The bottom line here is that the ANAO has done an excellent job in identifying and laying out the myriad ways in which implementation actions directed towards just three of the 19 Closing the Gap targets are not meeting the benchmarks established in the National Agreement. One can only wonder what the comparative results would be for the 16 targets not examined. Yet the more fundamental questions of effectiveness that permeate the policy architecture established to implement and monitor ongoing policy and program action to close the gap have not been addressed.

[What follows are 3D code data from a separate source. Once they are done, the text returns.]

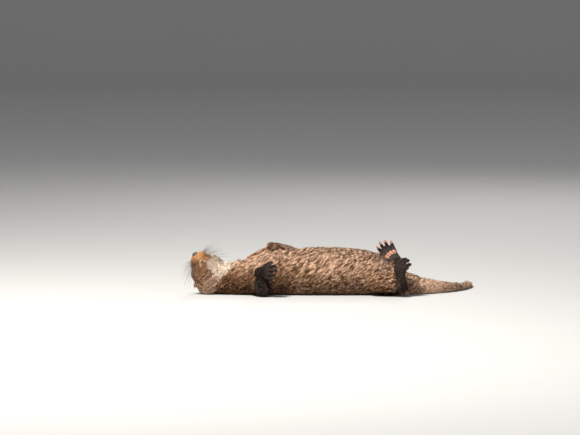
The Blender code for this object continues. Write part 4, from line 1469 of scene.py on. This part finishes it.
# ---------------------------------------------------------------- operators
class OTTER_OT_skin(bpy.types.Operator):
    """Makes the skin that lies under the coat, with its folds and markings"""

    bl_idname = "otter.skin"
    bl_label = "Skin"

    def execute(self, context):
        mesh, rim = skin_mesh()
        marked(mesh, rim)
        mesh.shade_smooth()
        skin = new_object("skin", mesh)
        limbs = [node for names in SEGMENTS.values() for node in names]
        finished(skin, skin_material(), "fur", *FLESH, *limbs)
        return {"FINISHED"}


class Region:
    """A piece of the coat: the groups of bars it grows on, its span, and its sizes against the body's.

    The span is one of x, or on the head of the distance behind the nose.
    """

    def __init__(self, groups, spacing, length, girth, lift, low=-1.0, high=1.0, short=False, ears=False):
        self.groups = groups
        self.spacing = spacing
        self.length = length
        self.girth = girth
        self.lift = lift
        self.low = low
        self.high = high
        self.short = short
        self.ears = ears


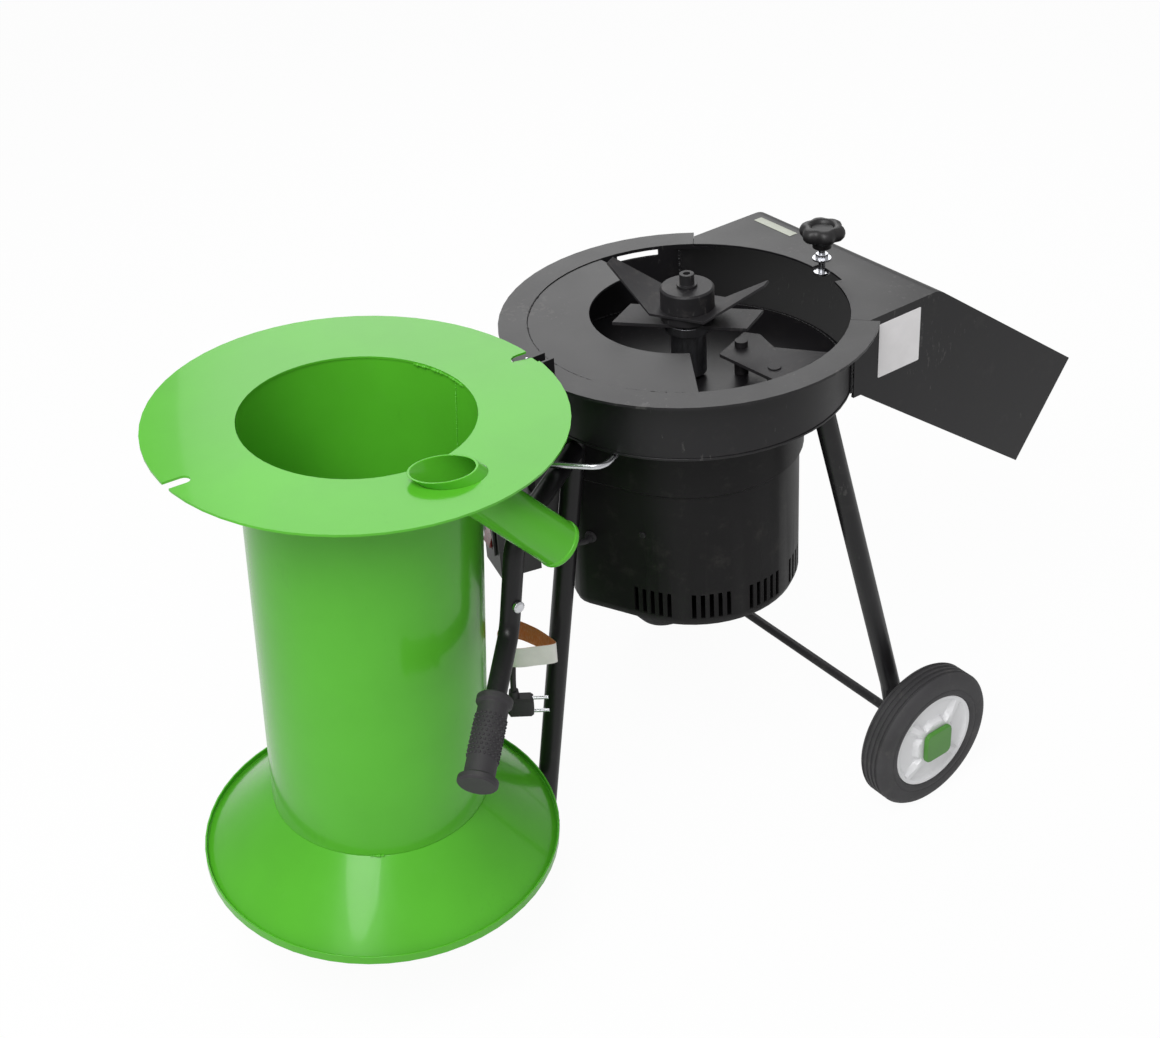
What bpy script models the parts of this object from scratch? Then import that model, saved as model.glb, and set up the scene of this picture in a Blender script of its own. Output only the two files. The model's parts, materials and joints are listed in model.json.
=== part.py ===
"""Garden shredder: a sheet steel pan with a discharge chute on a wheeled tripod, a knife rotor on an electric motor
under the pan, and an intake hopper that turns over on a hinge at the front of the pan. The hopper hangs open.

Metres, +Z up. Every size is measured from the pan: x = 0, y = 0 on its axis, z = 0 on top of its rim, with the
chute towards +X. The whole machine is then moved so that the front foot stands on the origin."""
import math

import bmesh
import bpy
from mathutils import Matrix, Vector

for old in list(bpy.data.objects):
    bpy.data.objects.remove(old, do_unlink=True)

# Fits
GAP = 0.0003             # between pieces that touch
PASS = 0.01              # how far a cutter runs past what it cuts

# Facets
FINE = 60
MEDIUM = 32
COARSE = 16
WHEEL_FACETS = 48

# Pan
RIM_HEIGHT = 0.651
RIM_RADIUS = 0.210
RIM_SHEET = 0.003
MOUTH_RADIUS = 0.178
WALL_SHEET = 0.0035
WALL_DEPTH = 0.077
FLOOR_SHEET = 0.003
FLOOR_LAP = 0.001
SHAFT_HOLE_RADIUS = 0.013
WELD_NUT_PLACE = (0.021, -0.082)
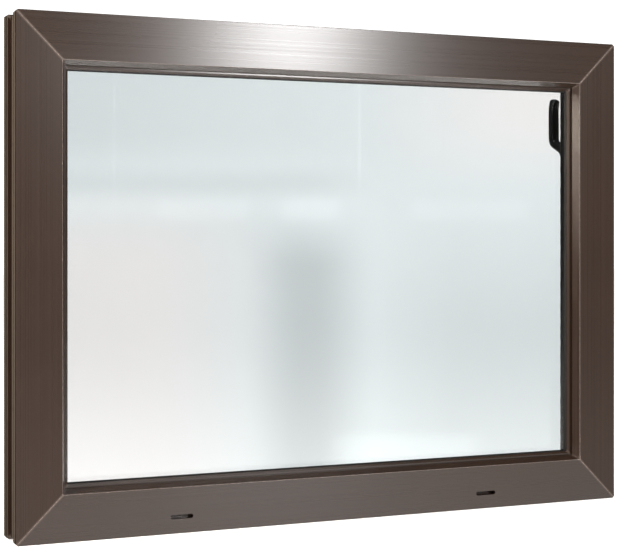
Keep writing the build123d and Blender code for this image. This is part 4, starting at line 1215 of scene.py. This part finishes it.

The Commonwealth Government has not provided a response to the Productivity Commission Review of Closing the Gap completed in 2024, and no Commonwealth Government has formally responded to the 2017 Productivity Commission Review into an Indigenous Evaluation Strategy (link here). What we observe here is the contemporary and ongoing maintenance of Stanner’s Great Australian Silence (link here). In these circumstances, the ANAO by deciding to initiate a Performance Audit focussed on process has in effect provided yet more political and policy cover for ongoing Government inaction in relation to addressing the endemic and systemic effectiveness issues that prevent the Closing the Gap policy from succeeding.

The continuing policy failure on Closing the Gap, and the deliberate refusal to avoid addressing issues related to the effectiveness of current policy approaches is a tragedy for Indigenous interests (particularly those Indigenous citizens suffering deep social and economic disadvantage), but also a tragedy for the nation. It represents a major failure of our political democracy.